If the burden of proof can only be met by way of leases where the rent has been considered by the rent tribunals, it seems to be difficult to meet this burden of proof, and it will in fact be for the rent tribunals to fix the future rent level of private properties.
Prohibition against agreements concerning vacation against compensation
Finally, a prohibition is introduced against the lessor offering money to a lessee for terminating or vacating the premises.
It will be interesting to follow the wording and enforcement of this prohibition as the agreement also states that the lessees should still be entitled to make a voluntary agreement concerning vacation which is expected to raise questions in practice as to when a lessee offers to vacate the premises and when a lessor offers the lessee to vacate the premises.
Based on the agreement, it is not possible to conclude whether a lessee may take financial compensation in connection with vacation if the vacation is the initiative of the lessee, but, in our opinion, the prohibition is expected, as a minimum, to involve material evidential difficulties.

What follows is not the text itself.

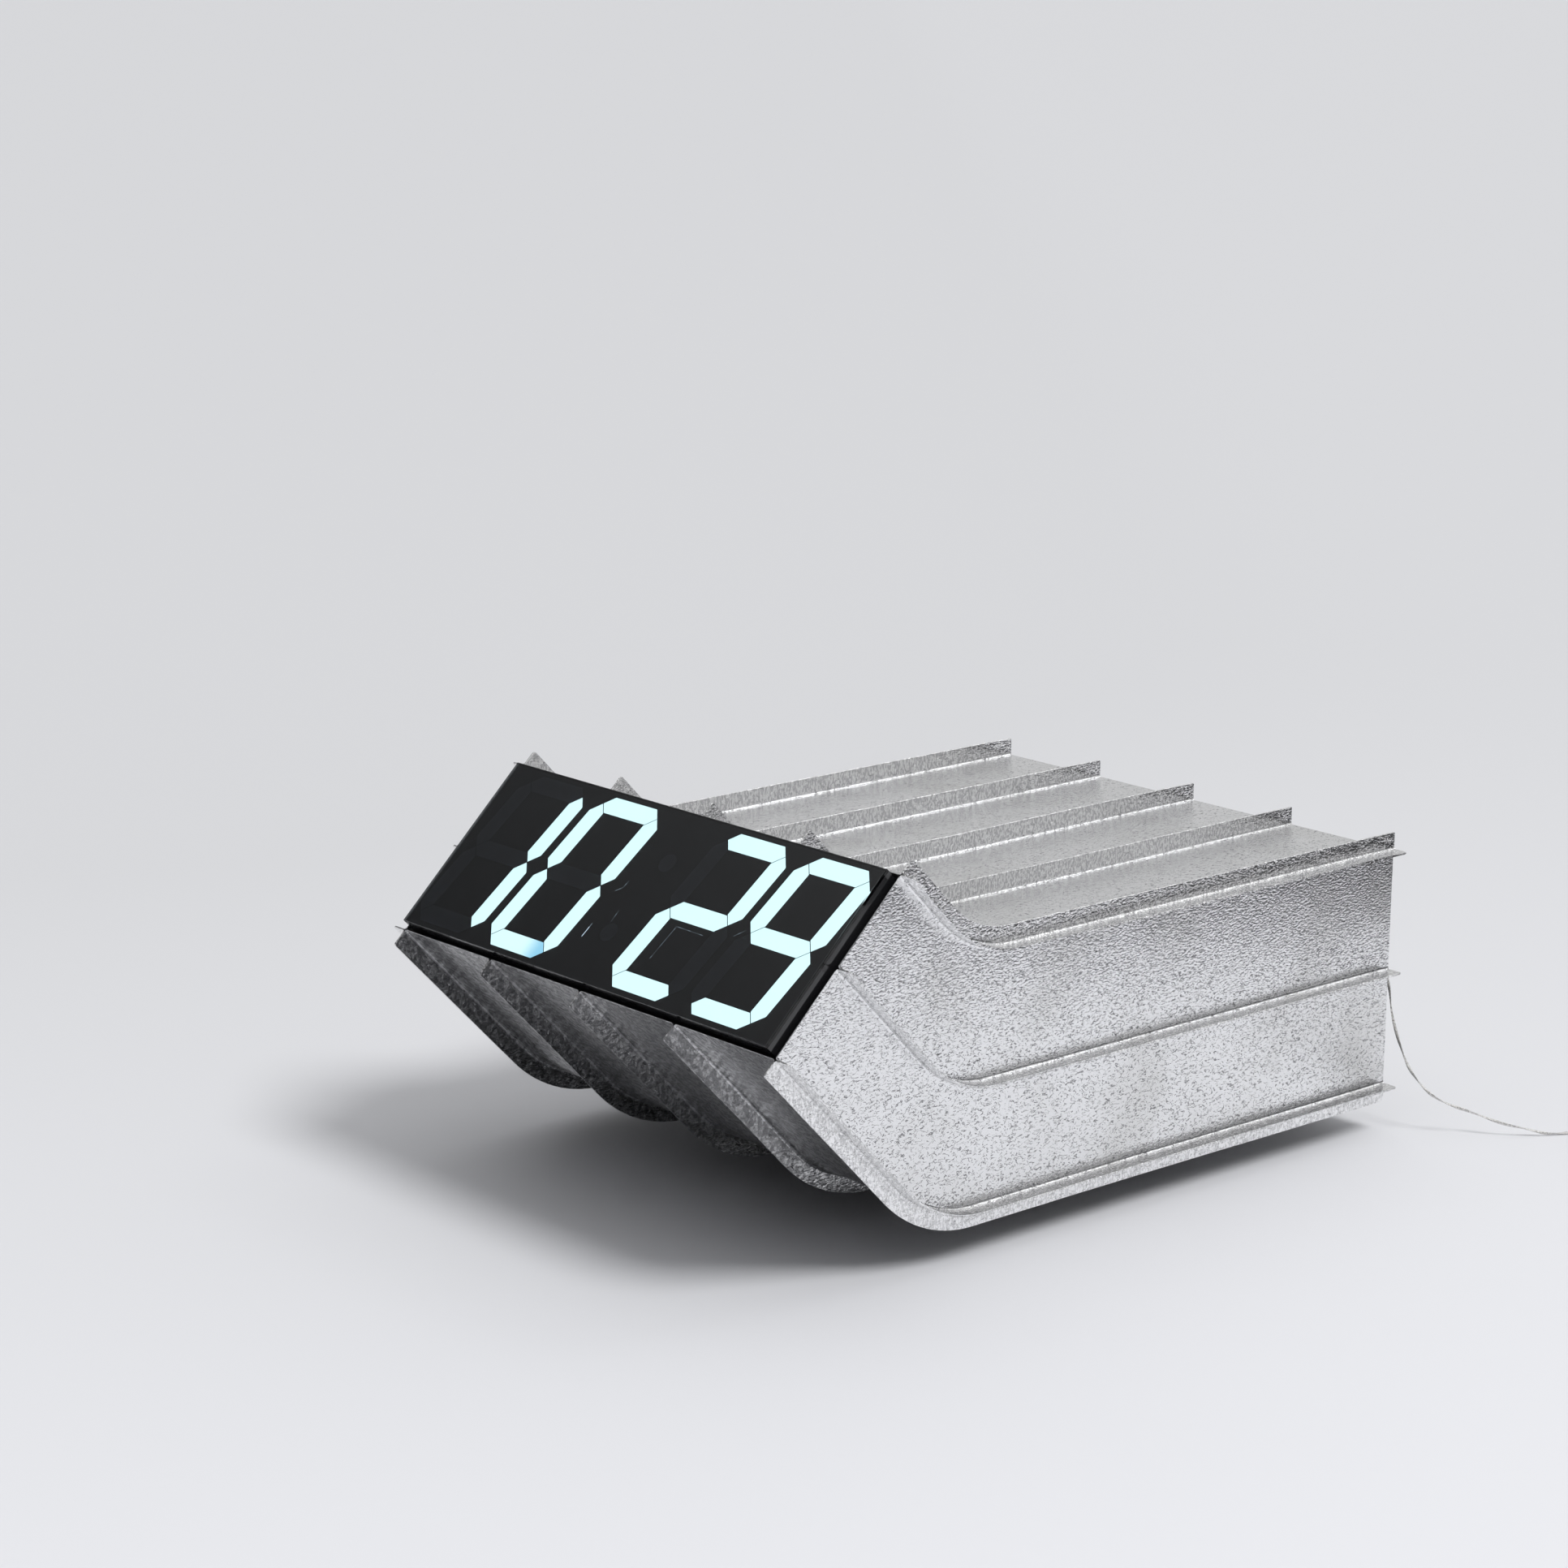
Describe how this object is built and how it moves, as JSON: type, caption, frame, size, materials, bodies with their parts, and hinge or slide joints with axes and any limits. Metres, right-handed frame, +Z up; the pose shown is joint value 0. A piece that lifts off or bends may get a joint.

The question is whether a lessor may in fact conclude such an agreement - even at the lessee's request - or whether this rule will reach a blind alley so that the lessee will not be bound by these agreements concerning vacation.
At the same time, it will be interesting to follow the consequences of lessor’s violation, if any. Will such agreements result only in invalidity or an expansion of the situations where penalties may be imposed on a lessor or he may be deprived of the right to rent or administer residences.